<<<<

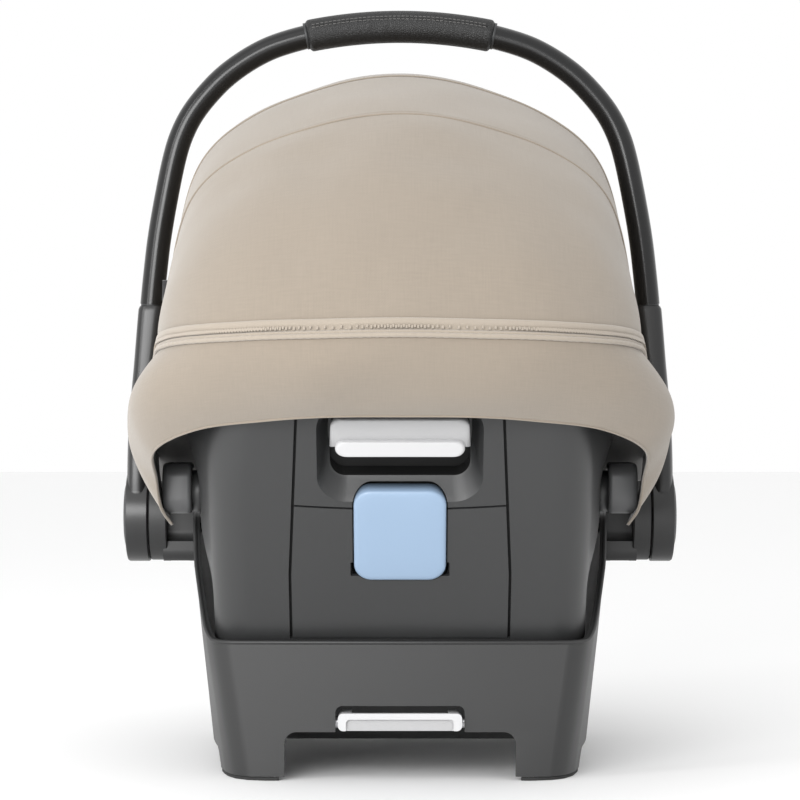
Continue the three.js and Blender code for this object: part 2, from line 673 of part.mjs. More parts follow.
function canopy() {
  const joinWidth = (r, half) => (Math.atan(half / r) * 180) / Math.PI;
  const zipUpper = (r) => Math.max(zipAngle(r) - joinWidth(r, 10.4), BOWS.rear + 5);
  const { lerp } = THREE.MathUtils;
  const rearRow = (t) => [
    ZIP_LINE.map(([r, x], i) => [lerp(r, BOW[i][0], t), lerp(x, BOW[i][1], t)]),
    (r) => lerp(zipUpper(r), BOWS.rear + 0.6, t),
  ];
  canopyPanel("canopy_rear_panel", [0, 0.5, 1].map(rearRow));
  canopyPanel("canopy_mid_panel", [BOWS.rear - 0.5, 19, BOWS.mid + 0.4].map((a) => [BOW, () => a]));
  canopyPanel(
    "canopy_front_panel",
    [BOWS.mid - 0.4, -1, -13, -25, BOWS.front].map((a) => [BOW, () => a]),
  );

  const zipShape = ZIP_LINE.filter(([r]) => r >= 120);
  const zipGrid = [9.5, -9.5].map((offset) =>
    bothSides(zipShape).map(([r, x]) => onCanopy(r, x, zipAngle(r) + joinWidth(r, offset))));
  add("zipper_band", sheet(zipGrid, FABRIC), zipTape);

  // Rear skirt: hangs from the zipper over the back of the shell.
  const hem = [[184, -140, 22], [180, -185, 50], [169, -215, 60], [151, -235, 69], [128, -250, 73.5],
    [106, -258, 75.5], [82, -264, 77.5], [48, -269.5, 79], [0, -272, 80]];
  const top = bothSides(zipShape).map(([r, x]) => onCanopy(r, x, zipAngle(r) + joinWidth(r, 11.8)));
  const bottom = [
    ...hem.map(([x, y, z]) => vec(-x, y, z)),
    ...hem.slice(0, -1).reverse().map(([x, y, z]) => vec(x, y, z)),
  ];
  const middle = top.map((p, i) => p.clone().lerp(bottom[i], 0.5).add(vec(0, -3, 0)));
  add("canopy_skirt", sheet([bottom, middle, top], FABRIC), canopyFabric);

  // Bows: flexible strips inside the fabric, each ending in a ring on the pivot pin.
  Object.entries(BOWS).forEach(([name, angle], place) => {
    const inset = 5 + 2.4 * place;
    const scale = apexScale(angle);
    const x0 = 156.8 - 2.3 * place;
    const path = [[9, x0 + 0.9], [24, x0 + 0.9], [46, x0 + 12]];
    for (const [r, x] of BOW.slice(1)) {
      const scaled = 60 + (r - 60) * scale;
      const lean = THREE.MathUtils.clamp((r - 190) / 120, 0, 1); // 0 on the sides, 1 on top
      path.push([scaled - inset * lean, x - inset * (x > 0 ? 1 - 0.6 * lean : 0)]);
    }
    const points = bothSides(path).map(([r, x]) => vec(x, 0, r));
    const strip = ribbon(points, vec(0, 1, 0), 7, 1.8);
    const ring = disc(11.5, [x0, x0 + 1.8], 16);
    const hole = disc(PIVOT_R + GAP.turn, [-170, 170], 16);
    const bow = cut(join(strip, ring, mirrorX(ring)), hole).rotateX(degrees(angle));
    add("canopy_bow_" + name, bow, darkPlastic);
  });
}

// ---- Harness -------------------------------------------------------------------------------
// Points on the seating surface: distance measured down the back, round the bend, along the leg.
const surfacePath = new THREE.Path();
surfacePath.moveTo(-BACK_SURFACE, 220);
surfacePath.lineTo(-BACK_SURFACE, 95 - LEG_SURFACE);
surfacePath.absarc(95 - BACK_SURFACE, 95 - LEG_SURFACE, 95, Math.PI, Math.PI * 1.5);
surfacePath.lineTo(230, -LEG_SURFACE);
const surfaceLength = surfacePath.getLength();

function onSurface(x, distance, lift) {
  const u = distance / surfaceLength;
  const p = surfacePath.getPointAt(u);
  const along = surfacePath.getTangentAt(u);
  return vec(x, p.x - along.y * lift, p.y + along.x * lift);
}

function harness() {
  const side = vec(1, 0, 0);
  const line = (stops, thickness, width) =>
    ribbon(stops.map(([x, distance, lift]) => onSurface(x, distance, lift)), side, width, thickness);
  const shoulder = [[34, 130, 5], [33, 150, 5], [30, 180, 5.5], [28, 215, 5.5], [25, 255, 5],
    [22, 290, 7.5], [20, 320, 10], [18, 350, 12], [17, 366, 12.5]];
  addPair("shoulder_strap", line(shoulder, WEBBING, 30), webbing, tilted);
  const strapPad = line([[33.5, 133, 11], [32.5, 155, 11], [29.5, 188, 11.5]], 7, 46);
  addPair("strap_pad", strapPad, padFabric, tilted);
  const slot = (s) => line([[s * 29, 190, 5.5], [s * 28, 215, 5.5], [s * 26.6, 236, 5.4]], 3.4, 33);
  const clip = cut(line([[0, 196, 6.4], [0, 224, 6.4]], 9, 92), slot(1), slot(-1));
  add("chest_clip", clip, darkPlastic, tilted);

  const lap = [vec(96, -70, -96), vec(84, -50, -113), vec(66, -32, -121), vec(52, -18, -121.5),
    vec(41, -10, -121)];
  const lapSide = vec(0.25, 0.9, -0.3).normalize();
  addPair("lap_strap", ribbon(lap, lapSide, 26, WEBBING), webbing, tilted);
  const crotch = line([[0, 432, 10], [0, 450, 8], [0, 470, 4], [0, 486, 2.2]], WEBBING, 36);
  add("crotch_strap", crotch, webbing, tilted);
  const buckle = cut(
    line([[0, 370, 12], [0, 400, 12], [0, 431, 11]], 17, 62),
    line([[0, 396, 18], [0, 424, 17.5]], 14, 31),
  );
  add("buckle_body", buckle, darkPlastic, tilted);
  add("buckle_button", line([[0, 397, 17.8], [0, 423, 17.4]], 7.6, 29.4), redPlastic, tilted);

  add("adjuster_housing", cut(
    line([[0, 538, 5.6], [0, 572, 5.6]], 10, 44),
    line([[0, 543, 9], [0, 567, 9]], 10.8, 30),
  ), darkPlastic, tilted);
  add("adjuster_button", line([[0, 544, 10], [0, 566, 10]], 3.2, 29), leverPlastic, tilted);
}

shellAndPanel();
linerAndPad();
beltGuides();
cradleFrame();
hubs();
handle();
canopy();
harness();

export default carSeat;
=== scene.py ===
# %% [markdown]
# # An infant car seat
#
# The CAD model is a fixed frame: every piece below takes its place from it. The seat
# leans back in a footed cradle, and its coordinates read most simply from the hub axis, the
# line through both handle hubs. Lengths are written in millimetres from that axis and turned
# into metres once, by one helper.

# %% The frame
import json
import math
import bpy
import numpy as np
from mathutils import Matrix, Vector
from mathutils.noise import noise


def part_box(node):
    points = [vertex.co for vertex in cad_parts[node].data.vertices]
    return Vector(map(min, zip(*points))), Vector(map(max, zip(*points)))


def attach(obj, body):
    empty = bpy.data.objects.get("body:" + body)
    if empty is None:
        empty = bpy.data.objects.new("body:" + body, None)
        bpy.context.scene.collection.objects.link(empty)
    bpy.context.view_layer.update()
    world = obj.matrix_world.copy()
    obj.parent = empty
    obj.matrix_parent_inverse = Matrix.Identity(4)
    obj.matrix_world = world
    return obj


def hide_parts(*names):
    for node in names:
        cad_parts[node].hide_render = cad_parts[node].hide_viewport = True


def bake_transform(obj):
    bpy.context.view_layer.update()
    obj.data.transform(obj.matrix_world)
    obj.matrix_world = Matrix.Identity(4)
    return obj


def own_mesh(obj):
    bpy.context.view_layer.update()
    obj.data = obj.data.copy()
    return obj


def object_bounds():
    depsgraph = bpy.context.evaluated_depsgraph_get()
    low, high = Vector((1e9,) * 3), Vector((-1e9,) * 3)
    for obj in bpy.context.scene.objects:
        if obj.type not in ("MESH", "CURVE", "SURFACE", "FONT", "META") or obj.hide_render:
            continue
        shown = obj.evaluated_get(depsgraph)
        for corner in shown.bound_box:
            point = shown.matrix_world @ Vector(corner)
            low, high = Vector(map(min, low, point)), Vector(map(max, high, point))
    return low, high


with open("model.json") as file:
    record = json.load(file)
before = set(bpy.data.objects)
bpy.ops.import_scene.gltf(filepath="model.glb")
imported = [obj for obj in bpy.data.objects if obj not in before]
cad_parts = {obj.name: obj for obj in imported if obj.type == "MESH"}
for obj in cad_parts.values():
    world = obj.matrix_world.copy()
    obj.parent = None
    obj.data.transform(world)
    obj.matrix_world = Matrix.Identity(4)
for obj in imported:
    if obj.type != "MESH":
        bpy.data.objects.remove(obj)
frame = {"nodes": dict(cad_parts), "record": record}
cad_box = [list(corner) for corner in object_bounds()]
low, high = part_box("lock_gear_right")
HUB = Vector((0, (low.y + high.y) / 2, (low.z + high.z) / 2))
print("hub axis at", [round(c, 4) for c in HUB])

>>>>

To be done
Output nothing except the lines from the line with "shellAndPanel();" through the line with "low, high = Vector((1e9,)", copied exactly, end lines included.

Completed exercise
shellAndPanel();
linerAndPad();
beltGuides();
cradleFrame();
hubs();
handle();
canopy();
harness();

export default carSeat;
=== scene.py ===
# %% [markdown]
# # An infant car seat
#
# The CAD model is a fixed frame: every piece below takes its place from it. The seat
# leans back in a footed cradle, and its coordinates read most simply from the hub axis, the
# line through both handle hubs. Lengths are written in millimetres from that axis and turned
# into metres once, by one helper.

# %% The frame
import json
import math
import bpy
import numpy as np
from mathutils import Matrix, Vector
from mathutils.noise import noise


def part_box(node):
    points = [vertex.co for vertex in cad_parts[node].data.vertices]
    return Vector(map(min, zip(*points))), Vector(map(max, zip(*points)))


def attach(obj, body):
    empty = bpy.data.objects.get("body:" + body)
    if empty is None:
        empty = bpy.data.objects.new("body:" + body, None)
        bpy.context.scene.collection.objects.link(empty)
    bpy.context.view_layer.update()
    world = obj.matrix_world.copy()
    obj.parent = empty
    obj.matrix_parent_inverse = Matrix.Identity(4)
    obj.matrix_world = world
    return obj


def hide_parts(*names):
    for node in names:
        cad_parts[node].hide_render = cad_parts[node].hide_viewport = True


def bake_transform(obj):
    bpy.context.view_layer.update()
    obj.data.transform(obj.matrix_world)
    obj.matrix_world = Matrix.Identity(4)
    return obj


def own_mesh(obj):
    bpy.context.view_layer.update()
    obj.data = obj.data.copy()
    return obj


def object_bounds():
    depsgraph = bpy.context.evaluated_depsgraph_get()
    low, high = Vector((1e9,) * 3), Vector((-1e9,) * 3)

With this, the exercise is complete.